**Written task**
In the records below, begin at the line that has "Recreate this object" and stop after the line that has "temple_wrap = 0.0328"; quote those lines verbatim and nothing more.

**Records provided**
▼

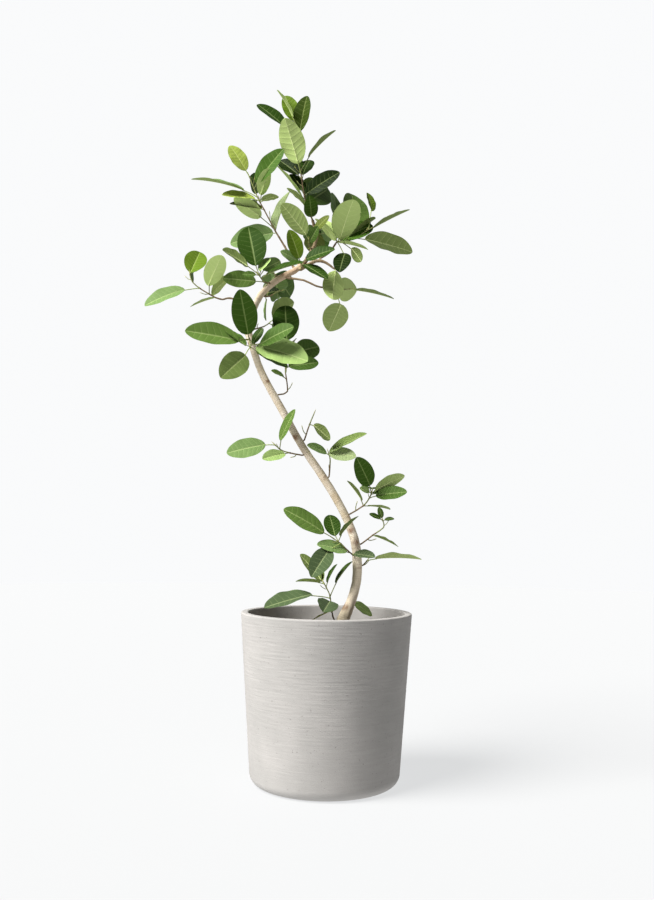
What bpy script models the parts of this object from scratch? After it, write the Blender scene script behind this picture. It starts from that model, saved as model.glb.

▲
▼

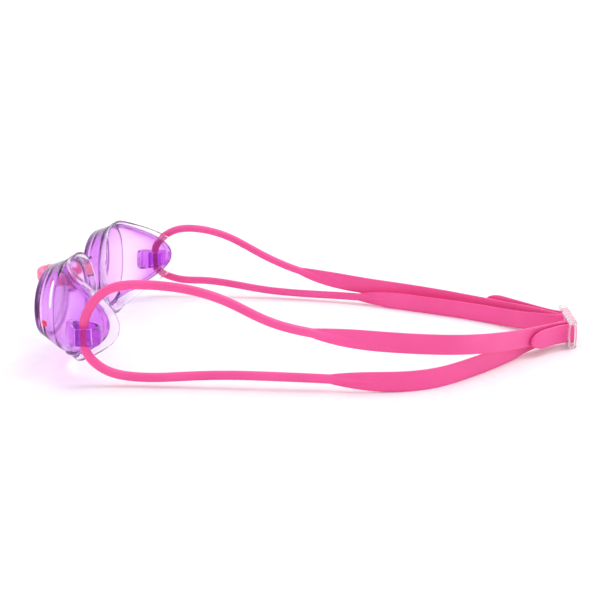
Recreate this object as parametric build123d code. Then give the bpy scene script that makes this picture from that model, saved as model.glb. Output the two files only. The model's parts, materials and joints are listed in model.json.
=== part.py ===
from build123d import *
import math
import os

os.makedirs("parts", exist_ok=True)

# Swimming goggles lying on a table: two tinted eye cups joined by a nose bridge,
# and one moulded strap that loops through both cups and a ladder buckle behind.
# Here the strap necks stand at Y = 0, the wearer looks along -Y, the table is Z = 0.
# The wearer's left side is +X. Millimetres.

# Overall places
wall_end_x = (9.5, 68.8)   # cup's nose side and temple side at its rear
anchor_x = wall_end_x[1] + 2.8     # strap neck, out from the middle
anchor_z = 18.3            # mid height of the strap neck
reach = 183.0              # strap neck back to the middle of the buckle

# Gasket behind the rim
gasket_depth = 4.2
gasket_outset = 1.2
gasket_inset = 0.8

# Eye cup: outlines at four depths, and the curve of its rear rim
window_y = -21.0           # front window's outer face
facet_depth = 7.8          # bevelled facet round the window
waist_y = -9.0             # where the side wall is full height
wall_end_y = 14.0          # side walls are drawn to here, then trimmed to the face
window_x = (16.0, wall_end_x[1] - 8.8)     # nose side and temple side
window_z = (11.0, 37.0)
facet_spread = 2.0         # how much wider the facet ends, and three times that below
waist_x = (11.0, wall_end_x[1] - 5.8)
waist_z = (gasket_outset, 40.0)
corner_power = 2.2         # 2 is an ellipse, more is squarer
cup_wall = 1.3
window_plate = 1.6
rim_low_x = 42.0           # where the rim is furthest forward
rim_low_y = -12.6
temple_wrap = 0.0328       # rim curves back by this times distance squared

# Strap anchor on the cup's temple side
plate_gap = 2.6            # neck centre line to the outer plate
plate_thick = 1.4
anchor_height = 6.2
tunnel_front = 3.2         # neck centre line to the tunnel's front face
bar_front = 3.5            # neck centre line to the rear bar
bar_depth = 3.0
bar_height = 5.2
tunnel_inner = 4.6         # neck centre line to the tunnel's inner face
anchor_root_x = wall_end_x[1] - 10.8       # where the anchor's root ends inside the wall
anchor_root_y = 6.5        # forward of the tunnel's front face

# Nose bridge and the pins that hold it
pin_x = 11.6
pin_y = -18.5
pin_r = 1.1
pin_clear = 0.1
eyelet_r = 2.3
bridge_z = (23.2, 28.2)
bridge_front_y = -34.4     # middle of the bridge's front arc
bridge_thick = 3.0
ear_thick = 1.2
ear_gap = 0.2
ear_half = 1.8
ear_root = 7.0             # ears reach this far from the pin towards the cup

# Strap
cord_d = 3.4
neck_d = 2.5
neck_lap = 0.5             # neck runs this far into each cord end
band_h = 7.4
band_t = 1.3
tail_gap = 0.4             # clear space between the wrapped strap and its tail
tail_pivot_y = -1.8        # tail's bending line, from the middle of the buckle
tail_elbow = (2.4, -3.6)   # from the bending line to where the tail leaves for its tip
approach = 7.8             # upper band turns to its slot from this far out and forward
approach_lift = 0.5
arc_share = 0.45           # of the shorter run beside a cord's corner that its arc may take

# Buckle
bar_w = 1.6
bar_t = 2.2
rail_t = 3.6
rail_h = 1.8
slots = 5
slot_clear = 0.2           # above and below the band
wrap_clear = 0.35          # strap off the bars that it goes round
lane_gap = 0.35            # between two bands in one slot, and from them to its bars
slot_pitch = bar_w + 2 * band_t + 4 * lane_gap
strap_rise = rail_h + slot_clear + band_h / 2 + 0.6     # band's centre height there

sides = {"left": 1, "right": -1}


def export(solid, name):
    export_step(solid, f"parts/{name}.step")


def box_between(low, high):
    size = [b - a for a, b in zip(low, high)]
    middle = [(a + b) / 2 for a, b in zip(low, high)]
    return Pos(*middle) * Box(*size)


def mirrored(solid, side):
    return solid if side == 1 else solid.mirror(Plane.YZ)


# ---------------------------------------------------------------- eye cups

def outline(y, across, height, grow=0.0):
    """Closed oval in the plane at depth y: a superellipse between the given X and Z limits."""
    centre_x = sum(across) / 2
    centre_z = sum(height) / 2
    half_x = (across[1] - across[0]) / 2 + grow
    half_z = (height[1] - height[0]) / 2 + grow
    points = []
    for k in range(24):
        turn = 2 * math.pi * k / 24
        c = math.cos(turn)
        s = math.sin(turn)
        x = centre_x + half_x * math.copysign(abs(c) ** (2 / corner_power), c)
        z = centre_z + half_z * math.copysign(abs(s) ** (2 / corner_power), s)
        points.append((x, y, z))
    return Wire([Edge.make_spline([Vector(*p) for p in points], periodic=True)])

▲

**Complete response**
Recreate this object as parametric build123d code. Then give the bpy scene script that makes this picture from that model, saved as model.glb. Output the two files only. The model's parts, materials and joints are listed in model.json.
=== part.py ===
from build123d import *
import math
import os

os.makedirs("parts", exist_ok=True)

# Swimming goggles lying on a table: two tinted eye cups joined by a nose bridge,
# and one moulded strap that loops through both cups and a ladder buckle behind.
# Here the strap necks stand at Y = 0, the wearer looks along -Y, the table is Z = 0.
# The wearer's left side is +X. Millimetres.

# Overall places
wall_end_x = (9.5, 68.8)   # cup's nose side and temple side at its rear
anchor_x = wall_end_x[1] + 2.8     # strap neck, out from the middle
anchor_z = 18.3            # mid height of the strap neck
reach = 183.0              # strap neck back to the middle of the buckle

# Gasket behind the rim
gasket_depth = 4.2
gasket_outset = 1.2
gasket_inset = 0.8

# Eye cup: outlines at four depths, and the curve of its rear rim
window_y = -21.0           # front window's outer face
facet_depth = 7.8          # bevelled facet round the window
waist_y = -9.0             # where the side wall is full height
wall_end_y = 14.0          # side walls are drawn to here, then trimmed to the face
window_x = (16.0, wall_end_x[1] - 8.8)     # nose side and temple side
window_z = (11.0, 37.0)
facet_spread = 2.0         # how much wider the facet ends, and three times that below
waist_x = (11.0, wall_end_x[1] - 5.8)
waist_z = (gasket_outset, 40.0)
corner_power = 2.2         # 2 is an ellipse, more is squarer
cup_wall = 1.3
window_plate = 1.6
rim_low_x = 42.0           # where the rim is furthest forward
rim_low_y = -12.6
temple_wrap = 0.0328       # rim curves back by this times distance squared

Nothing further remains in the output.